#### [Entries shown]
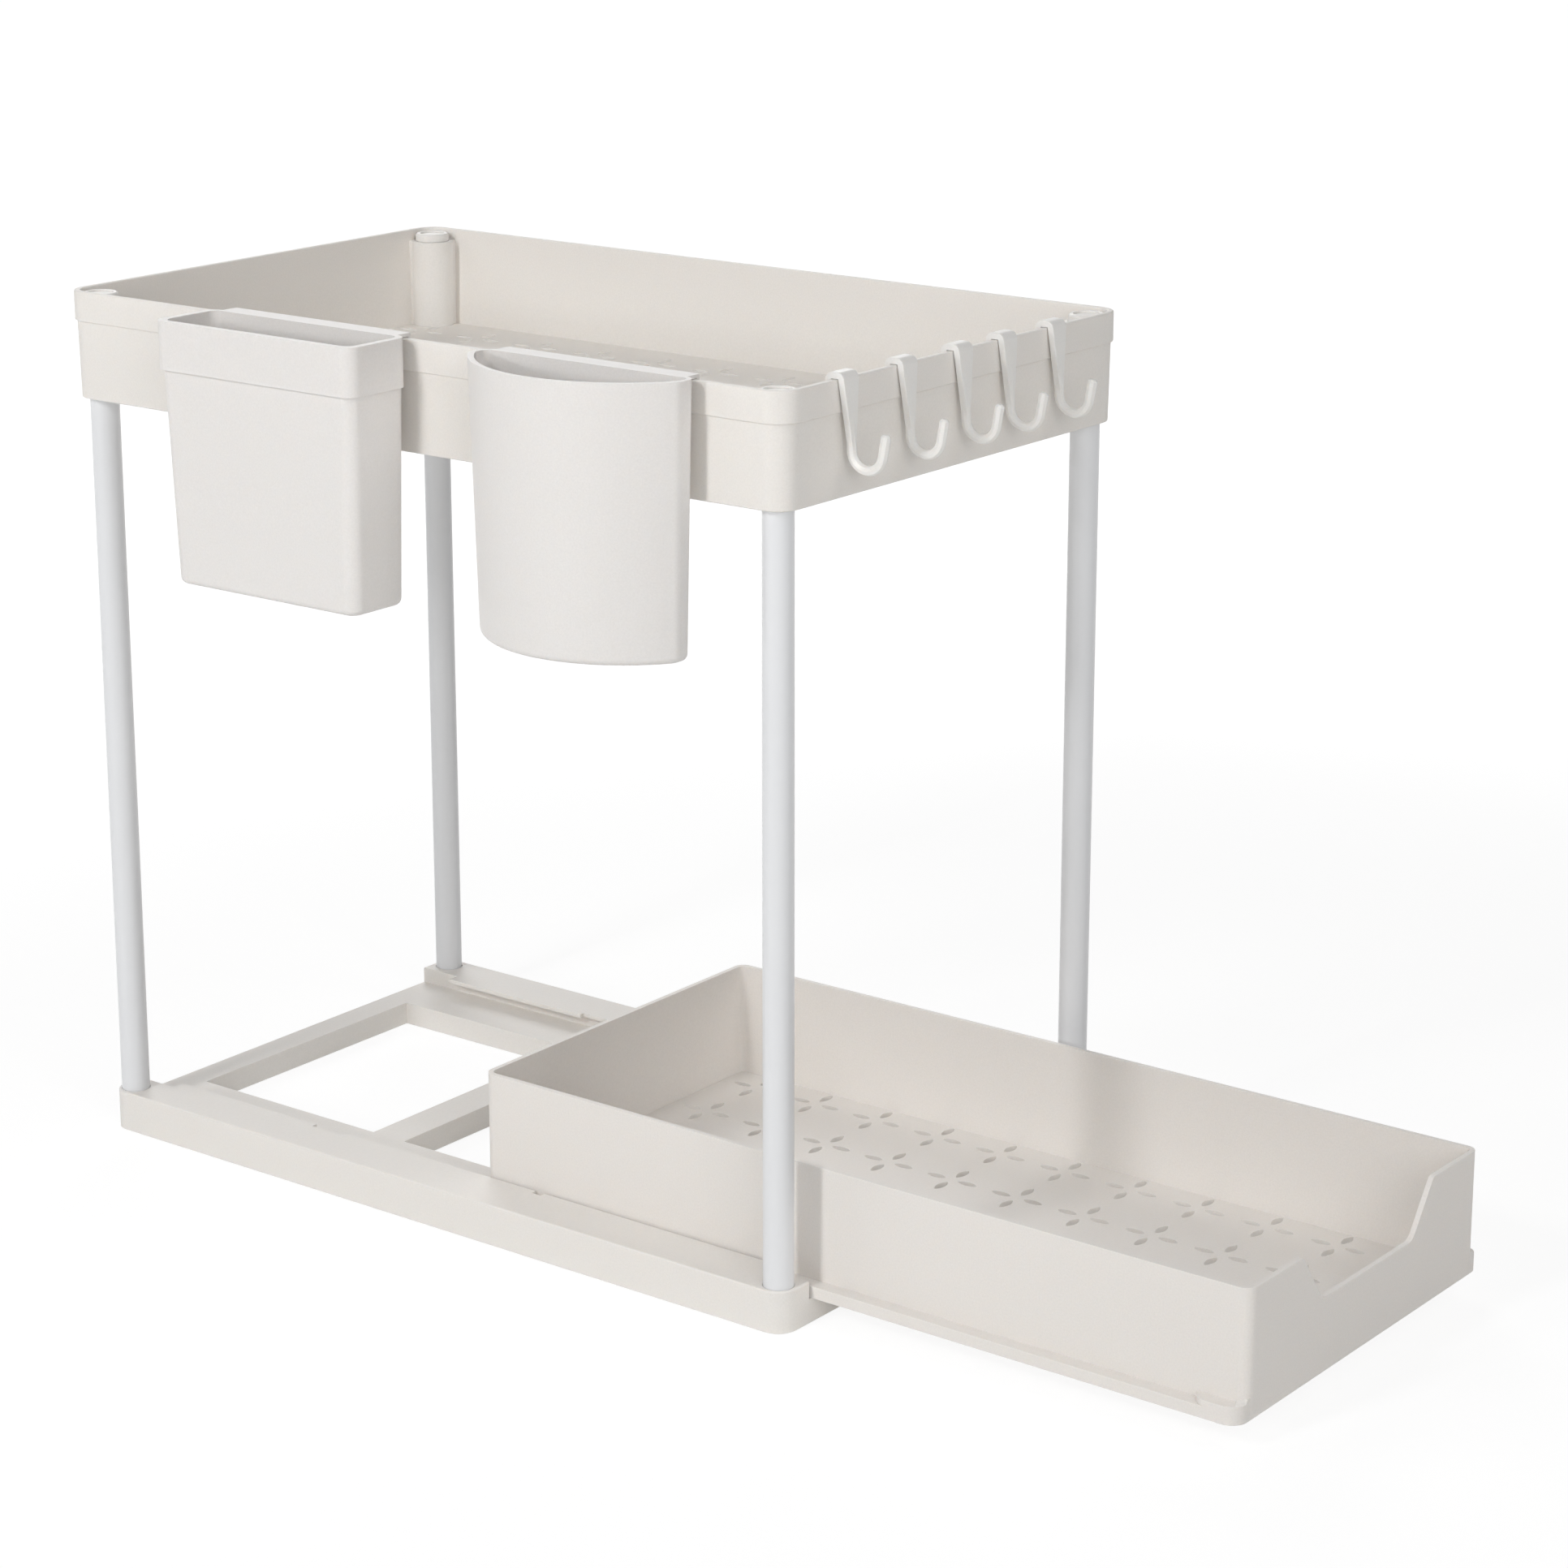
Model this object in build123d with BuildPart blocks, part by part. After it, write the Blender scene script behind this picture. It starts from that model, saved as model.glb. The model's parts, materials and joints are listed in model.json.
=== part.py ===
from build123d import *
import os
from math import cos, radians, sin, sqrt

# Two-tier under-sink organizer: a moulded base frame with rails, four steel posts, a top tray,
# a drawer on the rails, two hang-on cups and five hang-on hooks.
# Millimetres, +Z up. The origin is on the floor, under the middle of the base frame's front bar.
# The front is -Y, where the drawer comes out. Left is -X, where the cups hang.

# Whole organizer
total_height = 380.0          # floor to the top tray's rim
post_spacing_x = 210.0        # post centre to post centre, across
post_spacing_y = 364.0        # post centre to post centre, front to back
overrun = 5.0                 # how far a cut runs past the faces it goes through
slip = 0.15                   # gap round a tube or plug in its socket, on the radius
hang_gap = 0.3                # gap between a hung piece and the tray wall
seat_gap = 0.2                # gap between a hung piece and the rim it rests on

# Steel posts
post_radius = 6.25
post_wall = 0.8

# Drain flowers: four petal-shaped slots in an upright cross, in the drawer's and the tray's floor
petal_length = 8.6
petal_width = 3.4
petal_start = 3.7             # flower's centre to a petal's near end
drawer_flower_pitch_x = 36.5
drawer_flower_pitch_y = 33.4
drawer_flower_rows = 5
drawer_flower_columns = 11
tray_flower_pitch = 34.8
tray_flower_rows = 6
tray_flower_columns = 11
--
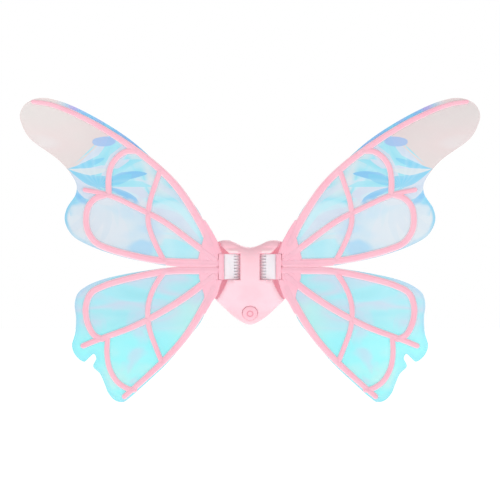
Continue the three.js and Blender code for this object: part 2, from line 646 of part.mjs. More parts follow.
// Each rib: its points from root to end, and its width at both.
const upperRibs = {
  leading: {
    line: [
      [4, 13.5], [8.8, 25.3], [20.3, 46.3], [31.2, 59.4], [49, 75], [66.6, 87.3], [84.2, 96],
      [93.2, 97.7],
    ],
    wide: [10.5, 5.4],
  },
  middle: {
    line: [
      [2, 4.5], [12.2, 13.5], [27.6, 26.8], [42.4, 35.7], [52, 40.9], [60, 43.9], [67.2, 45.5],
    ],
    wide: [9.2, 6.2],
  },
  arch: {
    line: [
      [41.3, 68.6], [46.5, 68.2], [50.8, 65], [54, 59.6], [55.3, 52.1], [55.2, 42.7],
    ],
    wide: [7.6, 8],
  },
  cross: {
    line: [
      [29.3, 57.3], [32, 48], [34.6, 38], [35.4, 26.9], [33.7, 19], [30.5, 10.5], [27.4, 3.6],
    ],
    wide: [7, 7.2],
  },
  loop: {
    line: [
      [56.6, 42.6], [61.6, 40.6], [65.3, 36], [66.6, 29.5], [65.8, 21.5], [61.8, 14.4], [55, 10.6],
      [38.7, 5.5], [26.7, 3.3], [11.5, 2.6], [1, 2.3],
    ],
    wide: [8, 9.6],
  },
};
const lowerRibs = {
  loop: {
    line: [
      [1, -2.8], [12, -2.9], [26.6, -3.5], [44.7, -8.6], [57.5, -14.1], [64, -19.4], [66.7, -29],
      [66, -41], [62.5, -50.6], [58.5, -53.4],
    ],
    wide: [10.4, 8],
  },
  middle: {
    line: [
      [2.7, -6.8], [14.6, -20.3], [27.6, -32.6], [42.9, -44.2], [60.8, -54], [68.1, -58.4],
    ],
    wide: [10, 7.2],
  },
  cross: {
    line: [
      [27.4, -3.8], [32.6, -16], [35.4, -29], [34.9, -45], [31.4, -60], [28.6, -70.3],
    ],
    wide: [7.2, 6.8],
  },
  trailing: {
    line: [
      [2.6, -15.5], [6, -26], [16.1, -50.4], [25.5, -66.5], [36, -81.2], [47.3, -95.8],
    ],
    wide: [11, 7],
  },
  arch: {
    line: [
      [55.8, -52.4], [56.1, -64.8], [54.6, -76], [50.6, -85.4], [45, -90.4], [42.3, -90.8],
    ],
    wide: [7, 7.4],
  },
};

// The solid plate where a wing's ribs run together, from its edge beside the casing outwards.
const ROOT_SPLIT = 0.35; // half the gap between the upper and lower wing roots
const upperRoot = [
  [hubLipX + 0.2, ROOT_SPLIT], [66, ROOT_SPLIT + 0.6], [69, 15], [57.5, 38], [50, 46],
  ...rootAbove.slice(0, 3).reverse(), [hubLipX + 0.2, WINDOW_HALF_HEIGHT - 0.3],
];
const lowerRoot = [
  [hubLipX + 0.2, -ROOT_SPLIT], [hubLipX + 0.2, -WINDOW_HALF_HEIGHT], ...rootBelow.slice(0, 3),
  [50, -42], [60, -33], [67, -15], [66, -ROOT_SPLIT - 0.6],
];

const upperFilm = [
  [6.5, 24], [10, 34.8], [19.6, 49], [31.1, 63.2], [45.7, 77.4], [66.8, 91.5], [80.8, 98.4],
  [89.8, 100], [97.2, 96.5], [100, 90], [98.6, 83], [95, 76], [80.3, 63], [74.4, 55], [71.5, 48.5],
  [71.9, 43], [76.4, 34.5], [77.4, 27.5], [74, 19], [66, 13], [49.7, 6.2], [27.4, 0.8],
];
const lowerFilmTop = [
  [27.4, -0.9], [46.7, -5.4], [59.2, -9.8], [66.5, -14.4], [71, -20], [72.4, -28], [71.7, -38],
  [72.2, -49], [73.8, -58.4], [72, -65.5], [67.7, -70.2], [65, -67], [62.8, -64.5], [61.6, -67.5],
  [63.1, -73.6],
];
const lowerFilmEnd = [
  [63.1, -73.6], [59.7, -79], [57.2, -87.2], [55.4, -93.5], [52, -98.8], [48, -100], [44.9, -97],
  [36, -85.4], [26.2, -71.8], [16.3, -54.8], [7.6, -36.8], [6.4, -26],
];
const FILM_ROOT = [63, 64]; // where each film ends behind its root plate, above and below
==
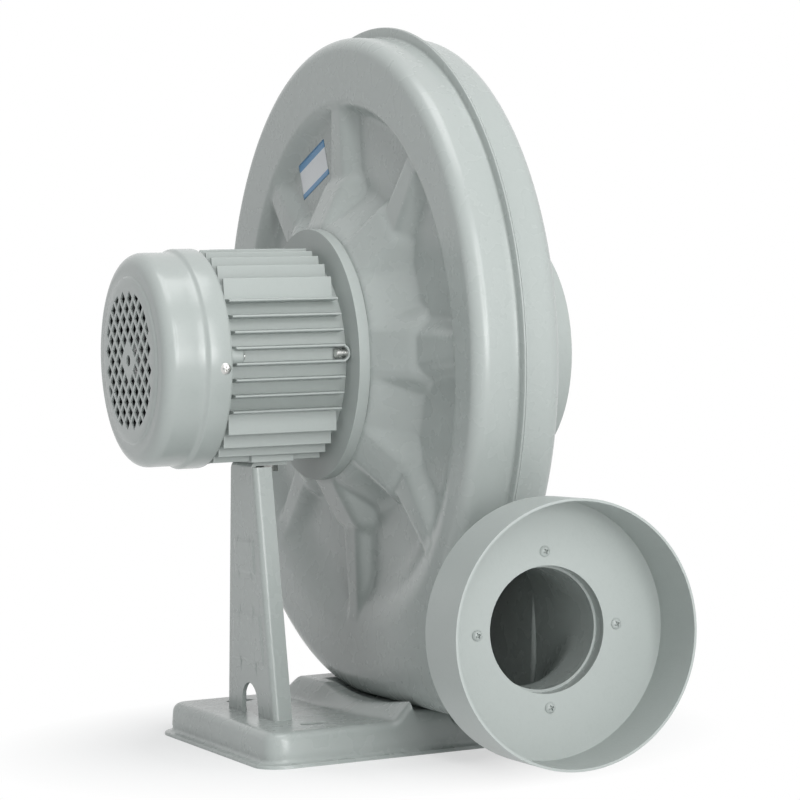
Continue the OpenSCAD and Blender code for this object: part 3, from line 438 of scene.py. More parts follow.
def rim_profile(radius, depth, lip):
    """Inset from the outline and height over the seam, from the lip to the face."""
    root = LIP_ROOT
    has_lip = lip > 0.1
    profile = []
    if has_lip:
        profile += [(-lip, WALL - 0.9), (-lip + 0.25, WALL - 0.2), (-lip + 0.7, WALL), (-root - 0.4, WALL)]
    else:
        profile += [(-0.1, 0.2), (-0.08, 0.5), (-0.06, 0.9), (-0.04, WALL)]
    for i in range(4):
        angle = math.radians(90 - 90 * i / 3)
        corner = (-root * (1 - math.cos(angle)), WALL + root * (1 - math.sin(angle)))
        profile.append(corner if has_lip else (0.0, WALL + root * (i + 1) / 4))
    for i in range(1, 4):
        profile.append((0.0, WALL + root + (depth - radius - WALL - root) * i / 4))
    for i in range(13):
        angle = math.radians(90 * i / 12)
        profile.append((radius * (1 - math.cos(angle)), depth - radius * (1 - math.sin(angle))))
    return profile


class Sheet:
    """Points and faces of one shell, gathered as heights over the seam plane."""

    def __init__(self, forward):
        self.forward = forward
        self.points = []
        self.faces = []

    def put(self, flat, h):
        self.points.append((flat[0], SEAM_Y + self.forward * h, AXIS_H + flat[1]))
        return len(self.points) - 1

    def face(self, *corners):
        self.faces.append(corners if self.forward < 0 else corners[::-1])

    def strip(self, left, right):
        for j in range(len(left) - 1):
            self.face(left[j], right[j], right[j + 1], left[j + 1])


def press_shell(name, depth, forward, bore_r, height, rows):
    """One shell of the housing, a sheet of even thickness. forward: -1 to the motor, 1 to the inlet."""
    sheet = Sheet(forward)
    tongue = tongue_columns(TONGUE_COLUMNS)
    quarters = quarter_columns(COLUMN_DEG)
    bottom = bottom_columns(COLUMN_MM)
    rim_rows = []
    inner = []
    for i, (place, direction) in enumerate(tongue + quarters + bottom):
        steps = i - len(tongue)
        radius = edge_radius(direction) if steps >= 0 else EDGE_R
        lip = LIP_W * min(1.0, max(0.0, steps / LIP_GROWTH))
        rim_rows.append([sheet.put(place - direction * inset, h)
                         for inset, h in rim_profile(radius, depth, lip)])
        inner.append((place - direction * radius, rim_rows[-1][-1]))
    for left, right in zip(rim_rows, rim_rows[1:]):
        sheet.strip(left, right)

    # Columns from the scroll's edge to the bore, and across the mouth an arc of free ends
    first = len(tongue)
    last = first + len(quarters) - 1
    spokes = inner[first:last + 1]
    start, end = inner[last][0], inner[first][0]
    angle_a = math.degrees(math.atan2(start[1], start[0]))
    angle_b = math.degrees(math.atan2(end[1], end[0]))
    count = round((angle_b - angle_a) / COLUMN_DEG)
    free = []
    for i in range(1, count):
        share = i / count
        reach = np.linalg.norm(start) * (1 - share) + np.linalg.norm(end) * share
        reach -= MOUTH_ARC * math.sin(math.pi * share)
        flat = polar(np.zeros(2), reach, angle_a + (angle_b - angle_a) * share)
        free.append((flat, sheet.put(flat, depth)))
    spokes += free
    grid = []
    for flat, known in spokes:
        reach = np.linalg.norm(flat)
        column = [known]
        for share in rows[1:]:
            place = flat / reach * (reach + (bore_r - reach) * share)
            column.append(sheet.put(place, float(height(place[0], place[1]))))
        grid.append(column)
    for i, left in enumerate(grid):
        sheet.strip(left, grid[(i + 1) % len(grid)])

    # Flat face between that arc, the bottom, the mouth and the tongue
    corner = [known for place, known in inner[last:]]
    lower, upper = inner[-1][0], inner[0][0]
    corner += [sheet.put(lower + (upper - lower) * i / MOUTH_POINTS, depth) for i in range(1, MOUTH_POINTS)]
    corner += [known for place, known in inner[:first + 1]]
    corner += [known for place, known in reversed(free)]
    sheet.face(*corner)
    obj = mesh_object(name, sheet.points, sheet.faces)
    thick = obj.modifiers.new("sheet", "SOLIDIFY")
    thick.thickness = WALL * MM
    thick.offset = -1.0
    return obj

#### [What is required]
Your output shall consist solely of the lines from the line with "Model this object" to the line with "# The front", reproduced exactly, both ends included.

#### [Answer]
Model this object in build123d with BuildPart blocks, part by part. After it, write the Blender scene script behind this picture. It starts from that model, saved as model.glb. The model's parts, materials and joints are listed in model.json.
=== part.py ===
from build123d import *
import os
from math import cos, radians, sin, sqrt

# Two-tier under-sink organizer: a moulded base frame with rails, four steel posts, a top tray,
# a drawer on the rails, two hang-on cups and five hang-on hooks.
# Millimetres, +Z up. The origin is on the floor, under the middle of the base frame's front bar.
# The front is -Y, where the drawer comes out. Left is -X, where the cups hang.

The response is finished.